Cepheid’s comprehensive installed base, test menu and pioneering product portfolio will fortify Danaher’s presence in this high-growth segment. Per Danaher, Cepheid’s addition will boost operational efficiencies and expand margins in its $5 billion-worth diagnostics unit. Cepheid is likely to generate $618–$635 million in revenues this year, which will add to Danaher's $5-billion revenue base.

Liquidity

Danaher exited 2016 with free cash flow of $2,498 million, an increase from $2,319 million.

Guidance

Concurrent with the earnings release, Danaher provided its guidance for first-quarter 2017. The company projects adjusted earnings per share in the range of $0.82–$0.85.

Furthermore, Danaher offered its full-year 2017 adjusted earnings guidance. The company projects non-GAAP adjusted earnings per share to be in the range of $3.85–$3.95, assuming non-GAAP core revenue growth in the range of 3–4%.

To Conclude

The year 2016 was a spectacular year for Danaher, marked by solid quarterly performances, accretive acquisitions and a strategic divesture, which split the company into two units and will help drive focused growth going ahead. The company’s fourth-quarter results, like the ones preceding it, have been largely impressive, with double-digit earnings growth, meaningful margin expansion, and solid free cash flow.

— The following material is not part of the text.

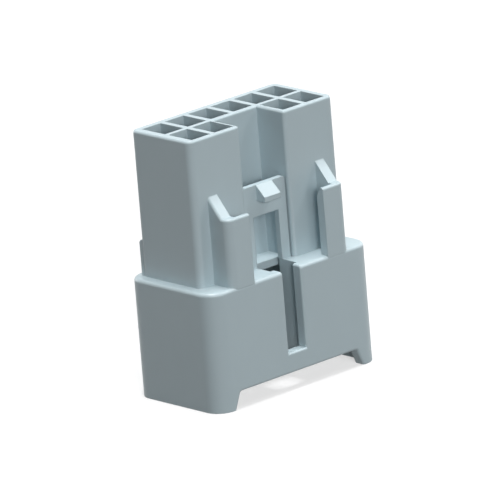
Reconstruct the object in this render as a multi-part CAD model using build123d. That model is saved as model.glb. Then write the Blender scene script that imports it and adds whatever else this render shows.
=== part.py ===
from build123d import *
import os

# Tab-side housing of a ten-way cable connector, moulded in one piece, in millimetres.
# X runs along the rows of cavities, -Y is the side with the latch, +Z is the side where
# the wires enter.  The origin is the middle of the rim that the housing stands on.

# Depth by which joined bodies run into each other and cutting bodies run past a surface
overlap = 0.3

# Cavities for the terminals: a full row at the back and two pairs in the front row
columns = 6
paired_columns = 2
column_pitch = 4.2
cavity_width = 3.4
cavity_depth = 4.55
cavity_height = 19.6

# Walls of the cavity block
end_wall = 1.1
front_wall = 0.6
back_wall = 1.15
row_wall = 0.7
recess_wall = 0.55
floor_rise = 0.8
recess_corner = 0.5
block_corner = 1.0
block_rim_round = 0.35

# Hood that takes the mating plug
hood_height = 16.7
hood_wall = 1.55
hood_roof = 1.05
hood_reach = 3.6
hood_corner = 2.6
hood_edge_round = 0.5
foot_height = 2.38
foot_width = 4.05
foot_slant = 1.0
foot_corner = 0.4
foot_edge_round = 0.34

# Way in the hood for the lock arm of the plug
channel_width = 4.9
slot_width = 3.25
slot_edge_round = 0.3
bridge_height = 5.2
guide_wall = 1.4
guide_rise = 1.2
pit_depth = 0.6

# Sprung tongue in the recess, with its catch and window
tongue_gap = 0.2
tongue_setback = 0.6
tongue_thickness = 0.85
tongue_height = 11.4
tongue_corner = 0.4
window_width = 4.65
window_height = 7.05
catch_width = 2.95
catch_reach = 1.63
catch_drop = 1.5
catch_nose = 0.7

# Rails that hold the housing in a bracket
rail_inset = 2.5
rail_width = 4.0
rail_height = 9.47
flange_thickness = 1.3
web_thickness = 1.75
gusset_rise = 2.7
rail_corner = 1.1
rail_edge_round = 0.35
lead_in_reach = 0.75
lead_in_height = 1.15

# Ribs at the ends of the back face
rib_inset = 0.25
rib_width = 1.5
rib_reach = 0.3
rib_height = 5.0
rib_slope = 0.35

# Passage for the blade in the floor of a cavity, and the lance that holds the terminal
blade_width = 2.7
blade_thickness = 1.1
lance_width = 1.8
lance_gap = 0.5
lance_thickness = 0.6
lance_tip = 0.5
lance_length = 6.8
lance_ramp = 2.0

# Sizes that follow from the ones above
block_width = (columns - 1) * column_pitch + cavity_width + 2 * end_wall
block_depth = front_wall + 2 * cavity_depth + row_wall + back_wall
hood_width = block_width + 2 * hood_wall
hood_depth = hood_reach + block_depth + hood_wall
roof_underside = hood_height - hood_roof
cavity_floor = hood_height + floor_rise
block_top = cavity_floor + cavity_height

hood_front = -hood_depth / 2
hood_back = hood_depth / 2
block_front = hood_front + hood_reach
block_back = hood_back - hood_wall
front_row = block_front + front_wall + cavity_depth / 2
back_row = front_row + cavity_depth + row_wall
recess_back = back_row - cavity_depth / 2 - recess_wall
recess_width = (columns - 2 * paired_columns + 1) * column_pitch - cavity_width - 2 * recess_wall

wall_inside = hood_front + hood_wall
tongue_front = block_front + tongue_setback
tongue_back = tongue_front + tongue_thickness
tongue_width = recess_width - 2 * tongue_gap
pit_back = tongue_back + pit_depth


def block_between(x_range, y_range, z_range):
    """A cuboid given by its lower and upper limits on each axis."""
    low = Vector(x_range[0], y_range[0], z_range[0])
    high = Vector(x_range[1], y_range[1], z_range[1])
    size = high - low
    return Pos(*((low + high) / 2)) * Box(size.X, size.Y, size.Z)


def side_profile(points, x_range):
    """A profile of (y, z) points, drawn out between two positions on X."""
    face = make_face(Polyline(*[(x_range[0], y, z) for y, z in points], close=True))
    return extrude(face, x_range[1] - x_range[0], dir=(1, 0, 0))


def front_profile(points, y_range):
    """A profile of (x, z) points, drawn out between two positions on Y."""
    face = make_face(Polyline(*[(x, y_range[0], z) for x, z in points], close=True))
    return extrude(face, y_range[1] - y_range[0], dir=(0, 1, 0))


def column_position(index):
    return (index - (columns - 1) / 2) * column_pitch


def front_slot():
    """Slot in the front wall of the hood, above the bridge."""
    return block_between(
        (-slot_width / 2, slot_width / 2),
        (hood_front - overlap, wall_inside + overlap),
        (bridge_height, hood_height + overlap),
    )


def foot_gap():
    """Space below the raised lower edge of the front wall, between the two feet."""
    half_high = hood_width / 2 - foot_width
    half_low = half_high + foot_slant
    points = [
        (-half_low, 0),
        (half_low, 0),
        (half_high, foot_height),
        (-half_high, foot_height),
    ]
    gap = front_profile(points, (hood_front - overlap, wall_inside + overlap))
    return fillet(gap.edges().filter_by(Axis.Y).group_by(Axis.Z)[-1], foot_corner)


def hood_shell():
    """Outer body of the hood, with the slot and the foot gap rounded at the front."""
    plan = RectangleRounded(hood_width, hood_depth, hood_corner)
    body = extrude(plan, hood_height)
    body = fillet(body.edges().group_by(Axis.Z)[-1], hood_edge_round)
    body -= front_slot()
    body -= foot_gap()
    front_edges = body.faces().sort_by(lambda face: face.center().Y)[0].edges()
    border = (foot_height + bridge_height) / 2
    around_slot = front_edges.filter_by(
        lambda edge: edge.center().Z > border and abs(edge.center().X) < slot_width
    )
    body = fillet(around_slot, slot_edge_round)
    return fillet(
        body.edges().filter_by(
            lambda edge: 0 < edge.center().Z < border
            and edge.center().Y < hood_front + foot_edge_round / 2
            and abs(edge.center().X) < hood_width / 2 - hood_corner
        ),
        foot_edge_round,
    )


def hood_hollow():
    """Space inside the hood, less the two guides beside the way of the lock arm."""
    inside_width = hood_width - 2 * hood_wall
    inside_depth = hood_depth - 2 * hood_wall
    plan = RectangleRounded(inside_width, inside_depth, hood_corner - hood_wall)
    hollow = extrude(plan, roof_underside)
    for side in (-1, 1):
        inner = side * channel_width / 2
        outer = inner + side * guide_wall
        hollow -= block_between(
            (min(inner, outer), max(inner, outer)),
            (wall_inside - overlap, tongue_back),
            (foot_height + guide_rise, roof_underside),
        )
    return hollow


def lock_way():
    """T-shaped opening in the roof of the hood: the channel and the pit behind the tongue."""
    height = (roof_underside - overlap, hood_height + overlap)
    channel = block_between(
        (-channel_width / 2, channel_width / 2),
        (wall_inside, pit_back),
        height,
    )
    pit = block_between(
        (-recess_width / 2, recess_width / 2),
        (tongue_back, pit_back),
        height,
    )
    return channel + pit


def cavity_block():
    """Block for the cavities, with the open recess in the middle of its front."""
    half = block_width / 2
    points = [
        (-half, block_back),
        (-half, block_front),
        (-recess_width / 2, block_front),
        (-recess_width / 2, recess_back),
        (recess_width / 2, recess_back),
        (recess_width / 2, block_front),
        (half, block_front),
        (half, block_back),
    ]
    plan = make_face(Polyline(*points, close=True))
    past_recess = recess_width / 2 + overlap
    ends = plan.vertices().filter_by(lambda corner: abs(corner.X) > past_recess)
    plan = fillet(ends, block_corner)
    recess_mouth = plan.vertices().filter_by(
        lambda corner: abs(corner.X) < past_recess and corner.Y < recess_back - overlap
    )
    plan = fillet(recess_mouth, recess_corner)
    body = extrude(Pos(0, 0, roof_underside) * plan, block_top - roof_underside)
    return fillet(body.edges().group_by(Axis.Z)[-1], block_rim_round)


def terminal_cavity(x, y, lance_side):
    """One cavity with the passage for its blade; the lance is left standing in it."""
    half_depth = cavity_depth / 2
    hollow = block_between(
        (x - cavity_width / 2, x + cavity_width / 2),
        (y - half_depth, y + half_depth),
        (cavity_floor, block_top + overlap),
    )
    root = half_depth - lance_gap
    neck = root - lance_thickness
    nose = neck - lance_tip
    profile = [
        (root, cavity_floor - lance_thickness),
        (neck, cavity_floor - lance_thickness),
        (neck, cavity_floor + lance_length - lance_ramp - lance_tip),
        (nose, cavity_floor + lance_length - lance_ramp),
        (neck, cavity_floor + lance_length),
        (root, cavity_floor + lance_length),
    ]
    points = [(y + lance_side * across, z) for across, z in profile]
    hollow -= side_profile(points, (x - lance_width / 2, x + lance_width / 2))
    hollow += block_between(
        (x - blade_width / 2, x + blade_width / 2),
        (y - blade_thickness / 2, y + blade_thickness / 2),
        (roof_underside - overlap, cavity_floor + overlap),
    )
    return hollow


def lock_tongue():
    """Sprung tongue on the roof of the hood: a frame around its window, and the catch."""
    half = tongue_width / 2
    top = hood_height + tongue_height
    tongue = block_between((-half, half), (tongue_front, tongue_back), (roof_underside, top))
    upper_corners = tongue.edges().filter_by(Axis.Y).group_by(Axis.Z)[-1]
    tongue = fillet(upper_corners, tongue_corner)
    through = (tongue_front - overlap, tongue_back + overlap)
    tongue -= block_between(
        (-channel_width / 2, channel_width / 2),
        through,
        (roof_underside - overlap, hood_height),
    )
    tongue -= block_between(
        (-window_width / 2, window_width / 2),
        through,
        (roof_underside - overlap, hood_height + window_height),
    )
    nose = tongue_front - catch_reach
    catch_bottom = top - catch_drop - catch_nose
    points = [
        (tongue_front + overlap, top),
        (tongue_front, top),
        (nose, top - catch_drop),
        (nose, catch_bottom),
        (tongue_front + overlap, catch_bottom),
    ]
    tongue += side_profile(points, (-catch_width / 2, catch_width / 2))
    return tongue


def bracket_rail():
    """Rail on the +X side: a flange on a web, with a gusset up the cavity block."""
    outer = block_width / 2 - rail_inset
    inner = outer - rail_width
    web_inner = outer - web_thickness
    flange_back = hood_front + flange_thickness
    flange_top = hood_height + rail_height
    root = block_front + overlap
    start = hood_height - overlap
    slope = gusset_rise / (block_front - flange_back)
    slope_end = root + overlap
    slope_top = flange_top + slope * (slope_end - flange_back)
    plan = make_face(
        Polyline(
            (inner, hood_front),
            (outer, hood_front),
            (outer, root),
            (web_inner, root),
            (web_inner, flange_back),
            (inner, flange_back),
            close=True,
        )
    )
    corner = plan.vertices().sort_by(lambda v: v.X - v.Y)[-1]
    plan = fillet(corner, rail_corner)
    rail = extrude(Pos(0, 0, start) * plan, slope_top - start)
    rail -= side_profile(
        [
            (hood_front - overlap, flange_top),
            (flange_back, flange_top),
            (slope_end, slope_top),
            (slope_end, slope_top + overlap),
            (hood_front - overlap, slope_top + overlap),
        ],
        (inner - overlap, outer + overlap),
    )
    outside = rail.edges().filter_by(
        lambda edge: edge.center().Z > flange_top - rail_edge_round
        and (
            edge.center().X > outer - rail_corner / 2
            or edge.center().Y < hood_front + rail_corner / 2
        )
        and edge.center().X > inner + rail_edge_round
        and edge.center().Y < root - rail_edge_round
    )
    rail = fillet(outside, rail_edge_round)
    rail -= side_profile(
        [
            (flange_back + lead_in_reach, flange_top - lead_in_height),
            (flange_back, flange_top - lead_in_height),
            (flange_back - lead_in_reach, flange_top),
            (flange_back - lead_in_reach, flange_top + lead_in_reach),
            (flange_back + lead_in_reach, flange_top + lead_in_reach),
        ],
        (inner - overlap, web_inner),
    )
    return rail


def end_rib(side):
    """Low rib on the back face of the cavity block, at one end."""
    outer = side * (block_width / 2 - rib_inset)
    inner = outer - side * rib_width
    top = hood_height + rib_height
    points = [
        (block_back - overlap, hood_height - overlap),
        (block_back + rib_reach, hood_height - overlap),
        (block_back + rib_reach, top - rib_slope),
        (block_back, top),
        (block_back - overlap, top),
    ]
    return side_profile(points, (min(inner, outer), max(inner, outer)))


def build_housing():
    body = hood_shell() + cavity_block()
    rail = bracket_rail()
    body += rail
    body += rail.mirror(Plane.YZ)
    body += end_rib(-1) + end_rib(1)
    body -= hood_hollow()
    body -= lock_way()
    for index in range(columns):
        x = column_position(index)
        body -= terminal_cavity(x, back_row, 1)
        if min(index, columns - 1 - index) < paired_columns:
            body -= terminal_cavity(x, front_row, -1)
    body += lock_tongue()
    return body


housing = build_housing()
os.makedirs("parts", exist_ok=True)
export_step(housing, "parts/housing.step")
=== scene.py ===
import math
import bpy
from mathutils import Matrix, Vector


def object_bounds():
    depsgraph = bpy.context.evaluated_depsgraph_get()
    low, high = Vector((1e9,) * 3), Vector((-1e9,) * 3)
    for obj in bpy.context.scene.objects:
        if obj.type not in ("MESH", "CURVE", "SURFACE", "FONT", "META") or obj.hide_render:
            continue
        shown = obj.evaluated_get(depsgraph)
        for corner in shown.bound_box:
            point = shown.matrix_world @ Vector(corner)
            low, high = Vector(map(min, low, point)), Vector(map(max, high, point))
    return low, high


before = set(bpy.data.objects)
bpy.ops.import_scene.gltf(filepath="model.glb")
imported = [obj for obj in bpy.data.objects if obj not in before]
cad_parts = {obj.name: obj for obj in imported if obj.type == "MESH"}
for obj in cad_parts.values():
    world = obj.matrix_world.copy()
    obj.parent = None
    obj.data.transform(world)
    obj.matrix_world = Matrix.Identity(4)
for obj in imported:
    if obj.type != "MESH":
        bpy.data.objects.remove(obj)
cad_low, cad_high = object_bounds()


# The housing
# One injection moulding in grey engineering plastic, as it leaves the mould: no
# terminals, seals or cable are fitted.  The mould's walls are lightly spark-eroded,
# so the skin is satin, and the melt's flow leaves a faint cloud in the colour.

class Value:
    """One output of a node.  Sums and products of it add Math nodes."""

    def __init__(self, nodes, socket):
        self.nodes = nodes
        self.socket = socket

    def join(self, operation, first, second):
        inputs = {0: first, 1: second}
        return self.nodes.add("ShaderNodeMath", {"operation": operation}, inputs)

    def __add__(self, other):
        return self.join("ADD", self, other)

    def __radd__(self, other):
        return self.join("ADD", other, self)

    def __mul__(self, other):
        return self.join("MULTIPLY", self, other)

    def __rmul__(self, other):
        return self.join("MULTIPLY", other, self)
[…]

The year 2017 holds a unique set of opportunities as well as challenges for this Zacks Rank #3 (Hold) company. While the recent acquisitions of major firms, including Cepheid and Phenomenex, are anticipated to reinforce its Diagnostics and Life Sciences businesses; the impact of the Fortive Corporation (FTV - Free Report) spin-off remains to be seen. We believe the ability to execute its restructuring plans will play a crucial part for the company’s future.

Key Picks

Some better-ranked stocks in the industry include Leucadia National Corp. and Hitachi, Ltd. (HTHIY - Free Report) . While Leucadia National flaunts a Zacks Rank #1 (Strong Buy), Hitachi holds a Zacks Rank #2 (Buy).

Leucadia National Corporation delivered a whopping average positive earnings surprise of 179.0% for the last four quarters. You can see the complete list of today’s Zacks #1 Rank stocks here.

Hitachi has a long-term earnings growth expectation of 13%.